Gabriel Attal et Marc Fesneau veulent bloquer l’accord de libre-échange entre l’UE et le Mercosur. Mais des ONG s’inquiètent d’une simple manœuvre dilatoire d’ici aux européennes. Décryptage d’une position française ambiguë.

Lors de sa conférence de presse, jeudi 1er février, Gabriel Attal en a rajouté une couche : « Il n’est pas question pour la France d’accepter ce traité. C’est clair, c’est net et c’est ferme », a-t-il lancé, au sujet du traité de libre-échange en chantier entre l’UE et le Mercosur (Argentine, Brésil, Paraguay, Uruguay). (...)

Depuis une semaine, l’accord de libre-échange UE-Mercosur, dont les négociations, démarrées en 2000, ont été plusieurs fois interrompues puis relancées en 2016, a fait son retour dans le débat français. Soucieux d’envoyer des gages au monde agricole, Emmanuel Macron a formulé en fin de semaine dernière ses inquiétudes dans un SMS envoyé à Ursula von der Leyen, présidente de la Commission européenne. (...)

D’après l’entourage du chef de l’État, cité par Politico lundi 29 janvier, la conservatrice allemande aurait conforté Macron, en « donnant l’instruction à ses négociateurs de mettre fin aux sessions de négociations en cours au Brésil ». Mais mardi, le porte-parole de l’institution bruxelloise, Éric Mamer, recadrait la France : « Les négociations sont toujours en cours [...], les contacts continuent. » Tout en précisant qu’à ce stade, « l’analyse de la Commission est que les conditions pour conclure des négociations avec le Mercosur ne sont pas réunies ».

« Nous n’arrêtons pas, a répondu, de son côté, le chef de cabinet du commissaire au commerce, Michael Hagger. Nous n’allons pas déchirer d’un coup nos papiers pour rentrer chez nous et nous allonger dans un transat.

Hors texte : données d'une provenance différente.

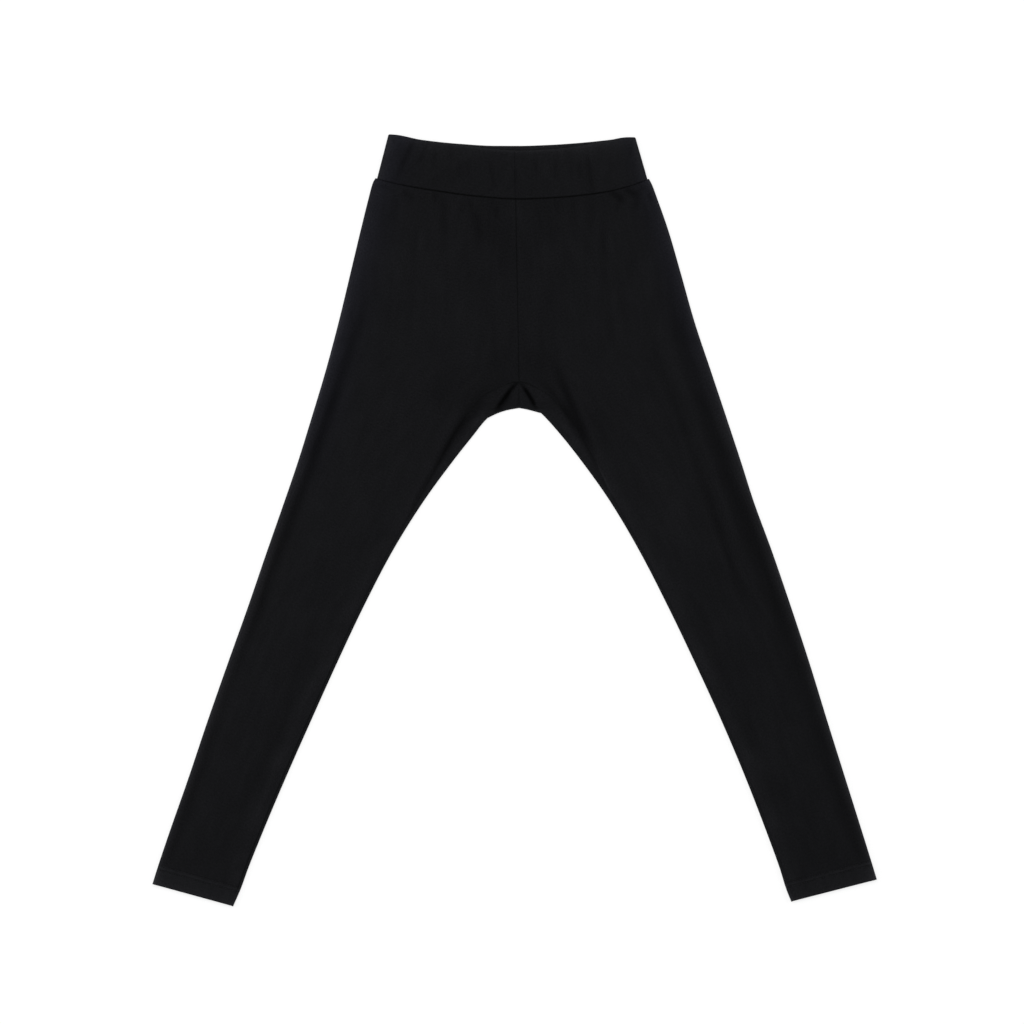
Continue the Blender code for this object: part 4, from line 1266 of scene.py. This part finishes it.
def press_stitches(row, points):
    """The rows of thread pull the hem's cloth in a little. Gives how much darker it is painted there,
    as painted shade.
    """
    width, depth = STITCH_GROOVE
    pulls = [math.exp(-((row.from_hem - at) / width) ** 2) for at in STITCH_ROWS]
    sink = depth * sum(pulls)
    middle = 0.5 * np.nanmax(points[:, 2])
    points[:, 2] += np.where(points[:, 2] > middle, -sink, sink)
    return sum(pull * dark for pull, dark in zip(pulls, STITCH_SHADE))


def stitch_wave(points, from_hem):
    """How hard the thread pulls from place to place round the hem, from 0.3 to 1: it scales the
    painted shade along the rows and the ridge's painted dots.
    """
    place = np.nan_to_num(points[:, 0]) + PULL_SLANT * from_hem
    slow = np.sin(place / PULL_LENGTH + 2.0 * np.sin(place / PULL_WANDER))
    mean, slow_size, quick_size = PULL_SIZES
    return mean + slow_size * slow + quick_size * np.sin(place / QUICK_PULL)


def round_hem(row, points):
    """Draw the hem's lowest rows in, so that its edge is a fold. Gives the wall left there."""
    half = 0.5 * CLOTH * HEM_LAYERS
    if row.from_hem >= half:
        return 1.0
    inset = half - math.sqrt(max(half ** 2 - (half - row.from_hem) ** 2, 0.0))
    centre = 0.5 * (np.nanmin(points[:, 2]) + np.nanmax(points[:, 2]))
    points[:, 2] += np.where(points[:, 2] > centre, -inset, inset)
    return max(1.0 - inset / half, HEM_EDGE_WALL)


def to_world(points):
    """Points of the plan with their heights, in millimetres, as points of the world in metres."""
    return (points - (*ORIGIN, 0.0)) * (1.0, -1.0, 1.0) * MM


def new_piece(name, world, faces, material):
    """Object of a mesh, smooth shaded, linked to the scene."""
    mesh = bpy.data.meshes.new(name)
    mesh.from_pydata(world.tolist(), [], faces)
    mesh.shade_smooth()
    mesh.materials.append(material)
    piece = bpy.data.objects.new(name, mesh)
    bpy.context.scene.collection.objects.link(piece)
    return piece


def thicken(piece, layers, group=""):
    """Give a sheet the thickness of so many layers of cloth, inward from its outer face."""
    solidify = piece.modifiers.new("cloth", "SOLIDIFY")
    solidify.thickness = CLOTH * layers * MM
    solidify.offset = -1.0
    solidify.use_even_offset = False
    solidify.use_quality_normals = True
    solidify.vertex_group = group


def sheet_faces(grid, index, turned):
    """Faces between the lines of a grid of numbered points; points in one place are one corner."""
    for line, numbers in zip(grid, index):
        same = (numbers[1:] >= 0) & (numbers[:-1] >= 0)
        same &= np.abs(np.diff(line, axis=0)).max(1) < TINY
        for column in np.flatnonzero(same):
            numbers[column + 1] = numbers[column]
    corners = (index[:-1, :-1], index[:-1, 1:], index[1:, 1:], index[1:, :-1])
    quads = np.stack([corner.ravel() for corner in corners], 1)
    quads = quads[(quads >= 0).all(1)]
    faces = [list(dict.fromkeys(quad)) for quad in quads.tolist()]
    return [face[::-1] if turned else face for face in faces if len(face) > 2]


def sheet_object(name, grid, light, cloth, material, turned=False):
    """Object of an open sheet through a grid of points; nan in the grid is no cloth.

    Gives also which points of the grid are there, and which of those the sheet uses.
    """
    grid, light, cloth = (np.array(values) for values in (grid, light, cloth))
    there = ~np.isnan(grid[:, :, 0])
    index = np.full(there.shape, -1)
    index[there] = np.arange(there.sum())
    faces = sheet_faces(grid, index, turned)
    used = np.unique(np.concatenate([np.array(face) for face in faces]))
    renumber = np.full(there.sum(), -1)
    renumber[used] = np.arange(len(used))
    faces = [[int(renumber[i]) for i in face] for face in faces]
    piece = new_piece(name, to_world(grid[there][used]), faces, material)
    # The shade attribute carries the painted shade and sheen that the cloth material multiplies into
    # its colour.
    shade = piece.data.attributes.new("shade", "FLOAT", "POINT")
    shade.data.foreach_set("value", light[there][used].astype(np.float32))
    weave = piece.data.attributes.new("cloth", "FLOAT_VECTOR", "POINT")
    weave.data.foreach_set("vector", cloth[there][used].astype(np.float32).ravel())
    return piece, there, used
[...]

Certainement pas. » En marge d’un déplacement en Suède mardi 30 janvier, Emmanuel Macron a répété son opposition au futur traité, car « il n’impose pas, aux agriculteurs et aux industriels du Mercosur, des règles qui sont homogènes avec les nôtres ».

La France peut-elle enterrer l’accord ?

En théorie, Paris ne peut pas, du jour au lendemain, bloquer l’avancée des négociations. Les ministres du commerce des Vingt-Sept ont donné de longue date un mandat aux équipes de la Commission (membres de la Direction générale du commerce, la puissante « DG Trade ») pour qu’elles prennent en charge la négociation des chapitres de l’accord avec leurs homologues brésiliennes ou argentines.

Une fois l’accord connu, il reviendra aux ministres de le valider ou de le rejeter. Tout comme, en parallèle, le Parlement européen, qui a lui aussi un droit de veto sur le texte. À ce stade, seul un accord politique, de principe, a été acté en 2019 entre l’UE et le Mercosur. (...)

Sur le papier, la France dispose d’options pour torpiller le texte. Elle peut notamment tenter de bâtir une minorité de blocage (qui implique l’alliance d’au moins quatre États), lors d’un futur conseil des ministres du commerce.

La position de Paris est-elle nouvelle ? (...)

Les sorties critiques de l’exécutif français depuis le début de la semaine sont plus bruyantes. Mais elles ne changent pas fondamentalement la donne. (...)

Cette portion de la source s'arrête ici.